While Labour “will not go back into the EU or rejoin the customs union or restore freedom of movement,” the party’s Shadow Trade Secretary Nick Thomas-Symonds told business leaders at the Trade Unlocked conference in Birmingham that it “would work to reset our trading relationships.”

“That has to include fixing holes in the TCA,” he added, referring to the EU-U.K. Trade and Cooperation Agreement.

Prime Minister Rishi Sunak’s government is “putting our car manufacturers at risk,” Thomas-Symonds told POLITICO, and “very urgently” needs to address a mechanism in the Brexit deal taking effect at the end of the year that could impose 10 percent tariffs on electric vehicles traded with the EU.  

“We’re in an urgent situation,” Thomas-Symonds said, emphasizing that action could not wait until a scheduled review of the Brexit deal in 2026.

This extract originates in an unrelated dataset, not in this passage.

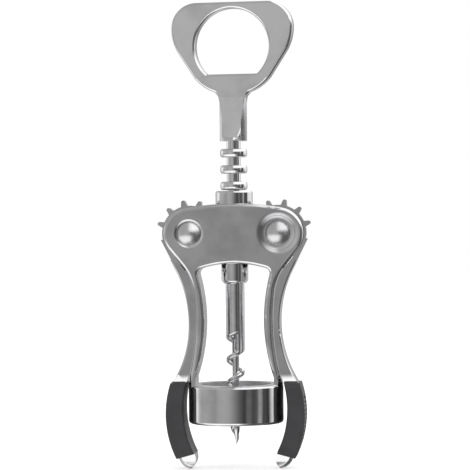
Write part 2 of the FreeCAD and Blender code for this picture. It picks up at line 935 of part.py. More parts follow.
def wing(side, name):
    lever = new_body(f"lever_{name}")
    arm_sketch = outline(
        new_sketch(lever, "XZ_Plane", f"arm_outline_{name}"),
        sided_point(side, hook),
        sided(side, arm_steps),
    )
    hold(arm_sketch, "DistanceY", 5, 3, read("waist_height") - pivot_z)
    lean = 90 - side * flank_angle
    held = arm_sketch.addConstraint(
        Sketcher.Constraint("Angle", 7, math.radians(lean.value))
    )
    bind(arm_sketch, f"Constraints[{held}]", lean)
    doc.recompute()
    arm = pad(lever, f"arm_{name}", arm_sketch, read("arm_depth"))
    half_arm = read("arm_depth") / 2
    arm_half = half_arm.value
    arm_end = arm_end_x.value
    grip_width = arm_end - grip_x.value

    def arm_face(edge):
        on_face = at_depth(edge, arm_half) or at_depth(edge, -arm_half)
        box = edge.BoundBox
        reach = max(abs(box.XMin), abs(box.XMax))
        return on_face and edge.Length > 2 * grip_width and reach > 0.6 * arm_end

    soften(lever, f"arm_edges_{name}", arm, read("arm_edge"), arm_face)

    lip_top = arm_low + read("arm_lip_height")
    for end, way in (("front", -1), ("back", 1)):
        lip_sketch = outline(
            new_sketch(lever, "YZ_Plane", f"{end}_lip_{name}"),
            (way * (half_arm + 1), lip_top),
            [
                ((way * half_arm, lip_top),),
                ((way * (half_arm - read("arm_lip_depth")), arm_low),),
                ((way * (half_arm - read("arm_lip_depth")), arm_low - 1),),
                ((way * (half_arm + 1), arm_low - 1),),
                ((way * (half_arm + 1), lip_top),),
            ],
        )
        pocket(lever, f"{end}_lip_cut_{name}", lip_sketch)

    plate_half = read("sector_width") / 2
    front_step = new_sketch(lever, "XZ_Plane", f"front_step_{name}", plate_half)
    circle(front_step, (0, 0), read("step_radius"))
    pocket(lever, f"front_cut_{name}", front_step, None, False, True)
    back_step = new_sketch(lever, "XZ_Plane", f"back_step_{name}", -plate_half)
    circle(back_step, (0, 0), read("step_radius"))
    pocket(lever, f"back_cut_{name}", back_step, None, False, False)

    disc = new_sketch(lever, "XZ_Plane", f"sector_disc_{name}")
    circle(disc, (0, 0), tooth_root)
    pad(lever, f"sector_{name}", disc, read("sector_width"))

    half_root = read("tooth_root_width") / 2
    half_tip = read("tooth_tip_width") / 2
    angle = read("first_tooth_angle").value
    turn = 90 + angle if side > 0 else -90 - angle
    tooth_sketch = new_sketch(lever, "XZ_Plane", f"tooth_outline_{name}", None, 0)
    tooth_sketch.AttachmentOffset = Placement(Vector(0, 0, 0), Rotation(Vector(0, 0, 1), turn))
    way = 1 if side > 0 else -1
    bind(
        tooth_sketch,
        "AttachmentOffset.Rotation.Angle",
        way * (90 + read("first_tooth_angle")),
    )
    doc.recompute()
    outline(
        tooth_sketch,
        (-half_root, tooth_root - 1),
        [
            ((-half_root, tooth_root),),
            ((-half_tip, tooth_tip - half_tip),),
            ((half_tip, tooth_tip - half_tip), -half_tip * 1.001),
            ((half_root, tooth_root),),
            ((half_root, tooth_root - 1),),
            ((-half_root, tooth_root - 1),),
        ],
    )
    tooth = pad(lever, f"tooth_{name}", tooth_sketch, read("sector_width"))
    teeth = lever.newObject("PartDesign::PolarPattern", f"teeth_{name}")
    teeth.Originals = [tooth]
    teeth.Axis = (disc, ["N_Axis"])
    teeth.Reversed = side > 0
    teeth.Occurrences = int(read("sector_teeth").value)
    teeth.Angle = (tooth_step * (read("sector_teeth") - 1)).value
    bind(teeth, "Occurrences", read("sector_teeth"))
    bind(teeth, "Angle", tooth_step * (read("sector_teeth") - 1))
    lever.Tip = teeth
    doc.recompute()

    hub_sketch = new_sketch(lever, "XZ_Plane", f"hub_circle_{name}")
    circle(hub_sketch, (0, 0), read("hub_radius"))
    pad(lever, f"hub_{name}", hub_sketch, hub_half * 2)

    tip_point = (grip_x - read("tip_width"), -read("tip_z"))
    tip_sketch = outline(
        new_sketch(lever, "XZ_Plane", f"tip_outline_{name}"),
        sided_point(side, heel),
        sided(
            side,
            [
                (tip_point, -read("tip_heel_radius")),
                (toe, -read("tip_toe_radius")),
                (heel,),
            ],
        ),
    )
    pad(lever, f"tip_{name}", tip_sketch, read("tip_depth"))

    core_sketch = outline(
        new_sketch(lever, "XZ_Plane", f"core_outline_{name}"),
        sided_point(side, core_top),
        sided(side, core_steps),
    )
    pad(lever, f"core_{name}", core_sketch, read("core_depth"))

    bore_circle = new_sketch(lever, "XZ_Plane", f"pivot_bore_{name}")
    circle(bore_circle, (0, 0), read("pin_radius") + read("running_gap"))
    bored = pocket(lever, f"bore_{name}", bore_circle)
    tip_half = read("tip_depth").value / 2
    tip_bow = read("tip_heel_radius").value

    def tip_edge(edge):
        on_face = at_depth(edge, tip_half) or at_depth(edge, -tip_half)
        return on_face and abs(getattr(edge.Curve, "Radius", 0) - tip_bow) < 0.01

    soften(lever, f"tip_edges_{name}", bored, read("tip_edge"), tip_edge, "Chamfer")

    grip = new_body(f"grip_{name}")
    grip_sketch = outline(
        new_sketch(grip, "XZ_Plane", f"grip_outline_{name}"),
        sided_point(side, grip_top),
        sided(
            side,
            [
                (heel, -read("grip_bow")),
                (toe,),
                (bend, read("grip_toe_bow")),
                ((grip_x, arm_low),),
                (grip_top,),
            ],
        ),
    )
    grip_pad = pad(grip, f"grip_body_{name}", grip_sketch, read("grip_depth"))
    grip_half = read("grip_depth") / 2
    half = grip_half.value
    outer_bow = read("grip_bow")

    def inner_face_edge(edge):
        on_face = at_depth(edge, half) or at_depth(edge, -half)
        bow = getattr(edge.Curve, "Radius", 0)
        return on_face and edge.Length > 9 and abs(bow - outer_bow.value) > 0.01

    soften(grip, f"grip_bevel_{name}", grip_pad, read("grip_bevel"), inner_face_edge, "Chamfer")
    grip_core = outline(
        new_sketch(grip, "XZ_Plane", f"grip_core_{name}"),
        sided_point(side, core_top),
        sided(side, core_steps),
    )
    pocket(grip, f"core_hole_{name}", grip_core, read("core_depth"))

    # The outer side is crowned: a cut spun about the bow's own centre.
    crown = read("grip_crown_depth")
    crown_ball = (grip_half * grip_half + crown * crown) / (2 * crown)
    edge_reach = outer_bow - crown
    far_reach = outer_bow + 3
    crown_sketch = new_sketch(grip, "XY_Plane", f"crown_{name}", grip_centre[1])
    bind(crown_sketch, "AttachmentOffset.Base.x", side * grip_centre[0])
    doc.recompute()
    outline(
        crown_sketch,
        (side * edge_reach, -grip_half),
        [
            ((side * edge_reach, grip_half), side * crown_ball),
            ((side * edge_reach, grip_half + 1),),
            ((side * far_reach, grip_half + 1),),
            ((side * far_reach, -grip_half - 1),),
            ((side * edge_reach, -grip_half - 1),),
            ((side * edge_reach, -grip_half),),
        ],
    )
    spin(grip, "Groove", f"crown_cut_{name}", crown_sketch)

    # Ribs stand on the crown, each a short turn about the same centre.
    rib_at = on_circle(grip_centre, outer_bow, -read("rib_first_z"))
    rib_lean = arctangent((rib_at[1] - grip_centre[1]) / (rib_at[0] - grip_centre[0]))
    rib_base = edge_reach - 0.5
    rib_sketch = new_sketch(grip, "XY_Plane", f"rib_profile_{name}", grip_centre[1])
    rib_sketch.AttachmentOffset = Placement(
        Vector(side * grip_centre[0].value, 0, grip_centre[1].value),
        Rotation(Vector(0, 1, 0), -side * rib_lean.value),
    )
    bind(rib_sketch, "AttachmentOffset.Base.x", side * grip_centre[0])
    bind(rib_sketch, "AttachmentOffset.Rotation.Angle", -side * rib_lean)
    doc.recompute()
    rib_height = read("rib_height")
    outline(
        rib_sketch,
        (side * (edge_reach + rib_height), -grip_half),
        [
            ((side * (edge_reach + rib_height), grip_half), side * crown_ball),
            ((side * rib_base, grip_half),),
            ((side * rib_base, -grip_half),),
            ((side * (edge_reach + rib_height), -grip_half),),
        ],
    )
    rib = feature(grip, "Revolution", f"rib_{name}", rib_sketch)
    rib.ReferenceAxis = (rib_sketch, ["V_Axis"])
    rib_turn = read("rib_width") / outer_bow * (180 / math.pi)
    rib.Angle = rib_turn.value
    rib.Midplane = True
    bind(rib, "Angle", rib_turn)
    doc.recompute()
    ribs = grip.newObject("PartDesign::PolarPattern", f"ribs_{name}")
    ribs.Originals = [rib]
    ribs.Axis = (rib_sketch, ["V_Axis"])
    ribs.Reversed = side < 0
    ribs.Occurrences = int(read("rib_count").value)
    sweep = (read("rib_count") - 1) * read("rib_spacing") / outer_bow * (180 / math.pi)
    ribs.Angle = sweep.value
    bind(ribs, "Occurrences", read("rib_count"))
    bind(ribs, "Angle", sweep)
    grip.Tip = ribs
    doc.recompute()

    pin = new_body(f"pivot_pin_{name}")
    pin_sketch = outline(
        new_sketch(pin, "XY_Plane", f"pin_profile_{name}"),
        (0, -(recess_floor + read("dome_rise"))),
        [
            ((read("dome_radius"), -recess_floor), dome_ball),
            ((read("pin_radius"), -recess_floor),),
            ((read("pin_radius"), recess_floor),),
            ((read("tail_radius"), recess_floor),),
            ((read("tail_radius"), recess_floor + read("tail_length")),),
            ((0, recess_floor + read("tail_length")),),
            ((0, -(recess_floor + read("dome_rise"))),),
        ],
    )
    spin(pin, "Revolution", f"pin_{name}", pin_sketch)

    cap = new_body(f"pin_cap_{name}")
    cap_sketch = outline(
        new_sketch(cap, "XY_Plane", f"cap_profile_{name}"),
        (read("tail_radius"), recess_floor),
        [
            ((read("dome_radius"), recess_floor),),
            ((0, recess_floor + read("dome_rise")), dome_ball),
            ((0, recess_floor + read("tail_length")),),
            ((read("tail_radius"), recess_floor + read("tail_length")),),
            ((read("tail_radius"), recess_floor),),
        ],
    )
    spin(cap, "Revolution", f"cap_{name}", cap_sketch)

    for piece in (lever, grip, pin, cap):
        piece.Placement = Placement(
            Vector(side * pivot_x.value, 0, pivot_z.value), Rotation()
        )
        bind(piece, "Placement.Base.x", side * pivot_x)
        bind(piece, "Placement.Base.z", pivot_z)
    return [lever, grip, pin, cap]


pieces = [frame, guide_bush, spindle, worm]
for piece in (spindle, worm):
    piece.Placement = Placement(
        Vector(0, 0, 0), Rotation(Vector(0, 0, 1), read("spindle_turn").value)
    )
    bind(piece, "Placement.Rotation.Angle", read("spindle_turn"))
pieces += wing(-1, "left")
pieces += wing(1, "right")
doc.recompute()

for item in doc.Objects:
    if "Invalid" in item.State or "Error" in item.State:
        raise RuntimeError(f"{item.Label}: {item.State}")
for piece in pieces:
    if piece.Shape.isNull() or not piece.Shape.isValid() or len(piece.Shape.Solids) != 1:
        raise RuntimeError(f"{piece.Label} has no sound single solid")

os.makedirs("parts", exist_ok=True)
for piece in pieces:
    piece.Shape.exportStep(f"parts/{piece.Label}.step")
    print(piece.Label, round(piece.Shape.Volume, 1))
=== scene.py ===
import math
import bmesh
import bpy
from mathutils import Matrix, Vector


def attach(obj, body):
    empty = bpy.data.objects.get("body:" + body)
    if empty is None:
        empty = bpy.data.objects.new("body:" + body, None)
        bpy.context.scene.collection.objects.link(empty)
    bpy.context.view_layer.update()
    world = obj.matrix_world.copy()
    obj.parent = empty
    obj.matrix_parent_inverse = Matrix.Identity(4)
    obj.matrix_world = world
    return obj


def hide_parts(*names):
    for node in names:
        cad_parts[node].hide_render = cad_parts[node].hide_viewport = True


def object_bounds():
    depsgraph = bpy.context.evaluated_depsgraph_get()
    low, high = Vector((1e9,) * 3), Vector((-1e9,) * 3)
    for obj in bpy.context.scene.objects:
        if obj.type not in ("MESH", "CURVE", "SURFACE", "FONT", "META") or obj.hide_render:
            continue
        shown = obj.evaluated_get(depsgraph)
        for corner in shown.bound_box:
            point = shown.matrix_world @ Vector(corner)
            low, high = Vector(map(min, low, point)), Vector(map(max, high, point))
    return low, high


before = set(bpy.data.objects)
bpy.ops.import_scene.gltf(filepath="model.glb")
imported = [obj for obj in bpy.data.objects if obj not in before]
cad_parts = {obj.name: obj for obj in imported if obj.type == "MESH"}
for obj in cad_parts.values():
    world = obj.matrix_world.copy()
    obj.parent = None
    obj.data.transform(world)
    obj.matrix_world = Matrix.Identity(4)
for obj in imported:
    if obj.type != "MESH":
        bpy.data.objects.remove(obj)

cadLow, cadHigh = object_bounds()
mm = 0.001
mergeMm = 0.0008  # corners nearer than this are one corner
print("frame loaded, CAD box", [round(v, 4) for v in (*cadLow, *cadHigh)])


def linearColour(hexText):
    channels = [int(hexText[i:i + 2], 16) / 255 for i in (1, 3, 5)]
    linear = [c / 12.92 if c <= 0.04045 else ((c + 0.055) / 1.055) ** 2.4 for c in channels]
    return (*linear, 1.0)


def addNode(tree, kind, settings=None, inputs=None):
    node = tree.nodes.new(kind)
    for name, value in (settings or {}).items():
        setattr(node, name, value)
    for name, value in (inputs or {}).items():
        if isinstance(value, bpy.types.NodeSocket):
            tree.links.new(value, node.inputs[name])
        else:
            node.inputs[name].default_value = value
    return node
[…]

If Labour wins the next election it will work “to tear down barriers” in the Brexit deal by striking an agreement with the EU to align food standards and reduce cumbersome border checks, and securing a deal to make it easier for artists to tour abroad, he said.

It would also secure a deal on mutual recognition of professional qualifications to facilitate cross-border trade in services.

Improving the relationship is “in the national interest,” Thomas-Symonds said, and is why Labour “gave [Sunak] space on the Windsor Framework.”